1. Cease and desist from violating M.G.L. c. 268A, s.7 by
terminating one of his employment arrangements with the state.

2. Pay $100 (one hundred dollars) to the Commission as a civil
penalty for having a financial interest in a contract made by the
MBTA in violation of M.G.L. c. 268A, s.7.

The Commission directs Mr. Doherty to comply with these orders
within fourteen days of receipt of this Decision and Order.

[1] This provision states that "(Section 7) shall not apply
(a) to a state employee who in good faith and within thirty days
after he learns of an actual or prospective violation of this
section makes full disclosure of his financial interest to the
contracting agency and terminates or disposes of the interest."
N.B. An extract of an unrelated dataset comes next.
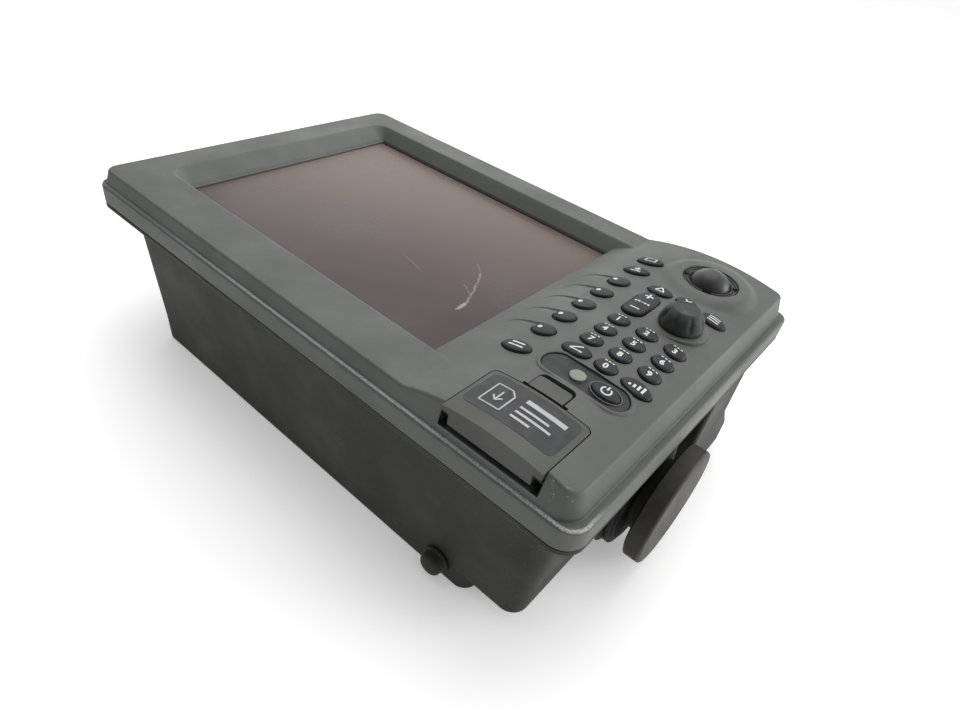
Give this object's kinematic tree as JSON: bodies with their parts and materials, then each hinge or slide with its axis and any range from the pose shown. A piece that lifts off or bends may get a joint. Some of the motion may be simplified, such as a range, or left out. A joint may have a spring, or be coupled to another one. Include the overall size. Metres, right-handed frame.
{
  "type": "chartplotter display",
  "caption": "Marine chartplotter display: sealed case with a wide screen, a curved keypad with trackball, turn knob and rocker, a hinged card lid and side clamping knobs.",
  "frame": {"origin": "bottom centre of the whole object as it lies on its back", "axes": "+Z out of the screen face, +X to the screen's right, +Y to the screen's top"},
  "size_m": [0.369, 0.2334, 0.1223],
  "materials": {
    "case_front": "fine-textured moulded plastic, matt grey-green",
    "case_rear": "matt dark grey coated die casting",
    "keycap": "moulded silicone rubber, satin",
    "seal": "matt black rubber",
    "screen": "coated flat glass over a dark panel",
    "gloss_panel": "glossy dark grey printed film",
    "lid": "moulded plastic, olive grey, slightly glossy",
    "lens": "pale translucent lens",
    "ball": "polished dark ball",
    "knob_rubber": "soft rubber grip, worn matt",
    "mount_knob": "moulded plastic, khaki grey, knurled rim",
    "black_plastic": "matt black moulded plastic",
    "sheet_metal": "plain sheet metal",
    "steel": "stainless steel",
    "circuit_board": "glass-fibre board, green"
  },
  "bodies": {
    "case": {"card_slot": "black_plastic", "case_gasket": "seal", "chassis_plate": "sheet_metal", "data_connector": "black_plastic", "front_bezel": "case_front", "key_board": "circuit_board", "key_mat": "seal", "knob_encoder": "sheet_metal", "lcd_module": "sheet_metal", "lid_pin": "steel", "light_lens": "lens", "main_board": "circuit_board", "network_connector": "black_plastic", "power_board": "circuit_board", "power_connector": "black_plastic", "power_panel": "gloss_panel", "rear_housing": "case_rear", "screen_gasket": "seal", "screen_glass": "screen", "trackball_ring": "black_plastic", "trackball_socket": "black_plastic", "vent_plug": "case_rear"},
    "key_0": {"key_0": "keycap"},
    "key_1": {"key_1": "keycap"},
    "key_2": {"key_2": "keycap"},
    "key_3": {"key_3": "keycap"},
    "key_4": {"key_4": "keycap"},
    "key_5": {"key_5": "keycap"},
    "key_6": {"key_6": "keycap"},
    "key_7": {"key_7": "keycap"},
    "key_8": {"key_8": "keycap"},
    "key_9": {"key_9": "keycap"},
    "key_alarm": {"key_alarm": "keycap"},
    "key_bearing": {"key_bearing": "keycap"},
    "key_clear": {"key_clear": "keycap"},
    "key_display": {"key_display": "keycap"},
    "key_gain": {"key_gain": "keycap"},
    "key_hide": {"key_hide": "keycap"},
    "key_menu": {"key_menu": "keycap"},
    "key_power": {"key_power": "keycap"},
    "key_save": {"key_save": "keycap"},
    "key_soft_1": {"key_soft_1": "keycap"},
    "key_soft_2": {"key_soft_2": "keycap"},
    "key_soft_3": {"key_soft_3": "keycap"},
    "key_soft_4": {"key_soft_4": "keycap"},
    "key_soft_5": {"key_soft_5": "keycap"},
    "range_rocker": {"range_rocker": "keycap"},
    "card_lid": {"card_lid": "lid", "lid_label": "gloss_panel"},
    "lid_latch": {"lid_latch": "lid"},
    "trackball": {"trackball": "ball"},
    "roller_x": {"roller_x": "steel"},
    "roller_y": {"roller_y": "steel"},
    "knob_shaft": {"knob_shaft": "steel"},
    "enter_knob": {"enter_knob": "knob_rubber"},
    "right_washer": {"right_washer": "seal"},
    "right_knob": {"right_knob": "mount_knob"},
    "left_washer": {"left_washer": "seal"},
    "left_knob": {"left_knob": "mount_knob"}
  },
  "joints": [
    {"name": "range_rock", "type": "hinge", "parent": "case", "child": "range_rocker", "pos_m": [0.11705, 0.02155, 0.107], "axis": [1, 0, 0], "range_deg": [-3, 3], "stiffness_Nm_per_rad": 0.8},
    {"name": "lid_swing", "type": "hinge", "parent": "case", "child": "card_lid", "pos_m": [0.12505, -0.10845, 0.1028], "axis": [1, 0, 0], "range_deg": [0, 100]},
    {"name": "latch_slide", "type": "slide", "parent": "case", "child": "lid_latch", "axis": [0, 1, 0], "range_m": [0, 0.002], "stiffness_N_per_m": 400},
    {"name": "ball_roll", "type": "hinge", "parent": "case", "child": "trackball", "pos_m": [0.13185, 0.07665, 0.1068], "axis": [1, 0, 0], "continuous": true},
    {"name": "roller_x_spin", "type": "hinge", "parent": "case", "child": "roller_x", "pos_m": [0.13185, 0.06288, 0.1008], "axis": [1, 0, 0], "continuous": true},
    {"name": "roller_y_spin", "type": "hinge", "parent": "case", "child": "roller_y", "pos_m": [0.11808, 0.07665, 0.1008], "axis": [0, 1, 0], "continuous": true},
    {"name": "enter_press", "type": "slide", "parent": "case", "child": "knob_shaft", "axis": [0, 0, -1], "range_m": [0, 0.0004], "stiffness_N_per_m": 3000},
    {"name": "enter_turn", "type": "hinge", "parent": "knob_shaft", "child": "enter_knob", "pos_m": [0.14015, 0.02115, 0.1124], "axis": [0, 0, 1], "continuous": true},
    {"name": "right_knob_draw", "type": "slide", "parent": "case", "child": "right_washer", "axis": [1, 0, 0], "range_m": [0, 0.0121]},
    {"name": "right_knob_turn", "type": "hinge", "parent": "right_washer", "child": "right_knob", "pos_m": [0.16025, -0.01715, 0.0392], "axis": [1, 0, 0], "range_deg": [0, 2880]},
    {"name": "left_knob_draw", "type": "slide", "parent": "case", "child": "left_washer", "axis": [-1, 0, 0], "range_m": [0, 0.0121]},
    {"name": "left_knob_turn", "type": "hinge", "parent": "left_washer", "child": "left_knob", "pos_m": [-0.14475, -0.01715, 0.0392], "axis": [-1, 0, 0], "range_deg": [0, 2880]},
    {"name": "key_0_press", "type": "slide", "parent": "case", "child": "key_0", "axis": [0, 0, -1], "range_m": [0, 0.0012], "stiffness_N_per_m": 900},
    {"name": "key_1_press", "type": "slide", "parent": "case", "child": "key_1", "axis": [0, 0, -1], "range_m": [0, 0.0012], "stiffness_N_per_m": 900},
    {"name": "key_2_press", "type": "slide", "parent": "case", "child": "key_2", "axis": [0, 0, -1], "range_m": [0, 0.0012], "stiffness_N_per_m": 900},
    {"name": "key_3_press", "type": "slide", "parent": "case", "child": "key_3", "axis": [0, 0, -1], "range_m": [0, 0.0012], "stiffness_N_per_m": 900},
    {"name": "key_4_press", "type": "slide", "parent": "case", "child": "key_4", "axis": [0, 0, -1], "range_m": [0, 0.0012], "stiffness_N_per_m": 900},
    {"name": "key_5_press", "type": "slide", "parent": "case", "child": "key_5", "axis": [0, 0, -1], "range_m": [0, 0.0012], "stiffness_N_per_m": 900},
    {"name": "key_6_press", "type": "slide", "parent": "case", "child": "key_6", "axis": [0, 0, -1], "range_m": [0, 0.0012], "stiffness_N_per_m": 900},
    {"name": "key_7_press", "type": "slide", "parent": "case", "child": "key_7", "axis": [0, 0, -1], "range_m": [0, 0.0012], "stiffness_N_per_m": 900},
    {"name": "key_8_press", "type": "slide", "parent": "case", "child": "key_8", "axis": [0, 0, -1], "range_m": [0, 0.0012], "stiffness_N_per_m": 900},
    {"name": "key_9_press", "type": "slide", "parent": "case", "child": "key_9", "axis": [0, 0, -1], "range_m": [0, 0.0012], "stiffness_N_per_m": 900},
    {"name": "key_alarm_press", "type": "slide", "parent": "case", "child": "key_alarm", "axis": [0, 0, -1], "range_m": [0, 0.0012], "stiffness_N_per_m": 900},
    {"name": "key_bearing_press", "type": "slide", "parent": "case", "child": "key_bearing", "axis": [0, 0, -1], "range_m": [0, 0.0012], "stiffness_N_per_m": 900},
    {"name": "key_clear_press", "type": "slide", "parent": "case", "child": "key_clear", "axis": [0, 0, -1], "range_m": [0, 0.0012], "stiffness_N_per_m": 900},
    {"name": "key_display_press", "type": "slide", "parent": "case", "child": "key_display", "axis": [0, 0, -1], "range_m": [0, 0.0012], "stiffness_N_per_m": 900},
    {"name": "key_gain_press", "type": "slide", "parent": "case", "child": "key_gain", "axis": [0, 0, -1], "range_m": [0, 0.0012], "stiffness_N_per_m": 900},
    {"name": "key_hide_press", "type": "slide", "parent": "case", "child": "key_hide", "axis": [0, 0, -1], "range_m": [0, 0.0012], "stiffness_N_per_m": 900},
    {"name": "key_menu_press", "type": "slide", "parent": "case", "child": "key_menu", "axis": [0, 0, -1], "range_m": [0, 0.0012], "stiffness_N_per_m": 900},
    {"name": "key_power_press", "type": "slide", "parent": "case", "child": "key_power", "axis": [0, 0, -1], "range_m": [0, 0.0012], "stiffness_N_per_m": 900},
    {"name": "key_save_press", "type": "slide", "parent": "case", "child": "key_save", "axis": [0, 0, -1], "range_m": [0, 0.0012], "stiffness_N_per_m": 900},
    {"name": "key_soft_1_press", "type": "slide", "parent": "case", "child": "key_soft_1", "axis": [0, 0, -1], "range_m": [0, 0.0012], "stiffness_N_per_m": 900},
    {"name": "key_soft_2_press", "type": "slide", "parent": "case", "child": "key_soft_2", "axis": [0, 0, -1], "range_m": [0, 0.0012], "stiffness_N_per_m": 900},
    {"name": "key_soft_3_press", "type": "slide", "parent": "case", "child": "key_soft_3", "axis": [0, 0, -1], "range_m": [0, 0.0012], "stiffness_N_per_m": 900},
    {"name": "key_soft_4_press", "type": "slide", "parent": "case", "child": "key_soft_4", "axis": [0, 0, -1], "range_m": [0, 0.0012], "stiffness_N_per_m": 900},
    {"name": "key_soft_5_press", "type": "slide", "parent": "case", "child": "key_soft_5", "axis": [0, 0, -1], "range_m": [0, 0.0012], "stiffness_N_per_m": 900}
  ],
  "couplings": [
    {"joint": "roller_x_spin", "follows": "ball_roll", "ratio": -5.2083},
    {"joint": "right_knob_draw", "follows": "right_knob_turn", "m_per_rad": 0.00023873},
    {"joint": "left_knob_draw", "follows": "left_knob_turn", "m_per_rad": 0.00023873}
  ]
}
[2] The second sentence of para. 8 of the Order to Show Cause
contains the Petitioner's allegation that, "[Mr. Doherty] has a
financial interest [in the MBTA contract] in violation of s.7 of
G.L. c. 268A." The preceding sentence within para. 8 identifies the
MBTA contract which Mr. Doherty accepted in 1960. The acceptance
of the contract in 1960, however, is not an element of the s.7
violation.

[3] Through this Adjudicatory Decision, the Commission
intends to put state officials and employees on notice that s.7, in
general, prohibits employees from holding two state jobs and that
violations of s.7 will be prosecuted and enforced through cease and
desist orders as well as civil fines. Because this is the first
Commission Adjudicatory Decision involving a violation of M.G.L.
c. 268A, s.7, the commission concludes that a minimum fine together
with a cease and desist order is an appropriate sanction. However,
subsequent cases based upon comparable violations of s.7 will be
subject to a more substantial civil fine.